2020/04/20
iPhoneでサイト閲覧時『安全ではありません』は危険? 注意するべきポイントを解説
iPhoneのSafariでインターネットを閲覧していると、アドレス欄に「Webサイトは安全ではありません」もしくは「安全ではありません」と表示されることがある。普通にネットを使っているだけなのに、ときには赤字で警告されることもあり、不安になる人も多いのではないだろうか。今回は「安全ではありません」と表示される理由と、その際に気をつけるべきポイントを紹介する。
「安全ではありません」と表示される理由
結論から言ってしまうと、「安全ではありません」と表示されるのは、URLが「http://」から始まるサイトだ。そもそもURLには、「http://」から始まるものと「https://」から始まるものがある。現在の主流は、「http://」の進化形とも呼ぶべき「https://」だ。
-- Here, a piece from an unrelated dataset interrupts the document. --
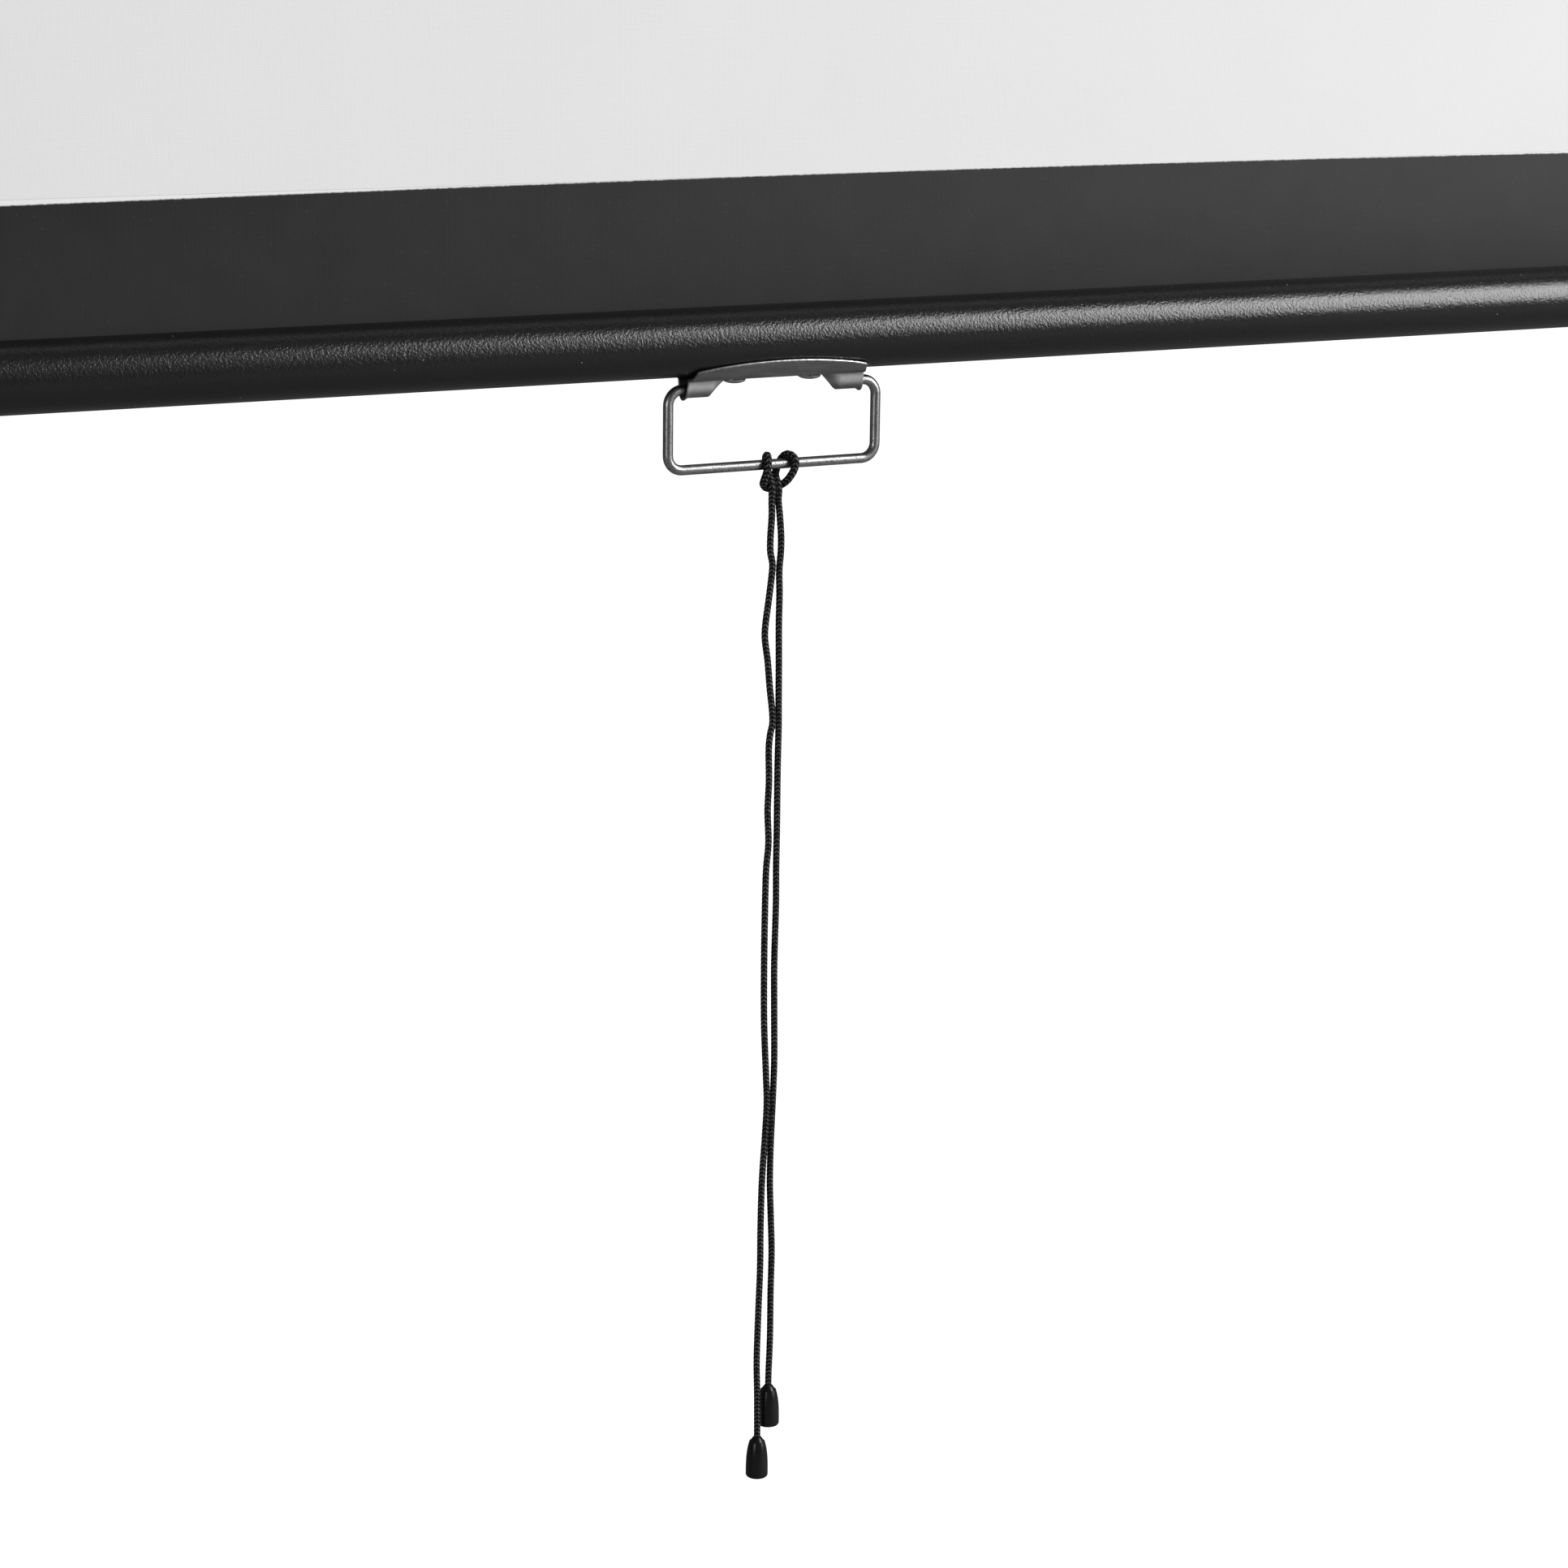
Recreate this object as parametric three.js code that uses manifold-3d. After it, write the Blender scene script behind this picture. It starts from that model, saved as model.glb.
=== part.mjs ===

「https://」のサイトはSSLやTLSなどのデータ暗号化技術で保護されており、通信内容を外部から読み取ることはできない。「https://」のサイトでは、画像や文章をスマホに読み込んだり、逆に住所やパスワードなどの個人情報を送信する際、第三者にやりとりが覗き見されないよう暗号化によって安全に処理されているということ。
Safariでは、この「https://」で保護されたサイトのアドレスは、下図のように南京錠のアイコンで表示される。名前や住所、クレジットカード情報、IDやパスワードなどの個人情報を入力するときは、必ずこのマークがあるかを確認しよう。
一方で「http://」のサイトは、暗号化技術で保護されておらず、悪意のあるクラッカーによって内容を抜き取られたり、書き換えられたりしてしまうリスクがある。ユーザーにそのことを知らせるために実装されたのが、Safariのアドレスバーに「安全ではありません」と表示する機能だ。つまりこの警告は、「暗号化技術で保護されていないサイトですよ 」という意味になる。
この警告機能はiOS11.3(macOS10.13.4)のアップデートで導入され、iOS12.2からは「http://」で始まるすべてのサイトに表示されるようになった。「いつも見ていたサイトで急に警告が出るようになった」という人は、その前後でOSをアップデートしたはずだ。
暗号化されていないサイトのリスク
では、データが暗号化されていないと、どのようなリスクがあるのだろうか。
・情報漏洩のリスク
ネットショッピングを行う場合、名前や住所、クレジットカードといった個人情報を入力することになる。データが暗号化されていないと、第三者の攻撃によってこれらの情報が漏洩し、悪用されてしまう恐れがある。会員サイトへの登録やログイン、宿泊施設のウェブ予約なども同様なので気をつけたい。
・閲覧内容の改ざんや、ウイルス感染のリスク
サイトの内容を改ざんし、本来とは異なる情報をユーザーに閲覧させる手口もある。これにより金融機関などを装った偽サイトへと誘導し、そこで個人情報を入力させる「フィッシング詐欺」も横行しているので注意が必要だ。その他、閲覧したユーザーの端末にウイルスがダウンロードされる危険性も存在する。
とはいえ、「安全ではありません」と表示されるサイトが必ずしも危険というわけではない。現実的には、個人経営の病院や飲食店、スポーツジムといった小規模事業者のホームページなどの多くは過去につくったサイトがそのままになっており、「https://」に移行するのが遅れているというのが実情だ。iPhoneにいくつものウイルス対策が施されていることを踏まえても、サイトを閲覧するだけならそれほど危険性は高くないだろう。
もちろん、油断は禁物であることはしっかりと頭に入れながら、ネットショッピングなどで個人情報を入力する際には、「http://」のサイトではないかチェックするように心掛けよう。
赤字で警告が出たら「なにも書き込まない」
ただし、同じ警告でも「赤字」で「Webサイトは安全ではありません」と表示された場合は特に注意が必要だ。通常の文字色はグレー(ダークモードでは白)だが、個人情報入力が必要な場合でも暗号化されていないサイトは、警告が赤文字で表示される。 パスワードの入力フォームが設置されているページなどでこれが表示されていたら、個人情報などを書き込まないようにしよう。
そのまま個人情報を入力してしまうと、外部に情報が漏洩したり、通信内容が第三者に傍受されたりする可能性がある。あくまでも「恐れがある」レベルなので、閲覧するだけなら基本的には問題ないが、情報を打ち込んでいた人は手を止めて、そのサイトの利用を控えるのが無難だろう。
個人情報を入力する場合は暗号化されていることを確認しよう
暗号化されていないサイトを教えてくれる「安全ではありません」の警告だが、そのサイトそのものがフィッシングサイトであったり、詐欺サイトであるということではない。閲覧しているだけなら大きな危険はないので、「安全ではありません」の警告はあくまで目安として捉えておこう。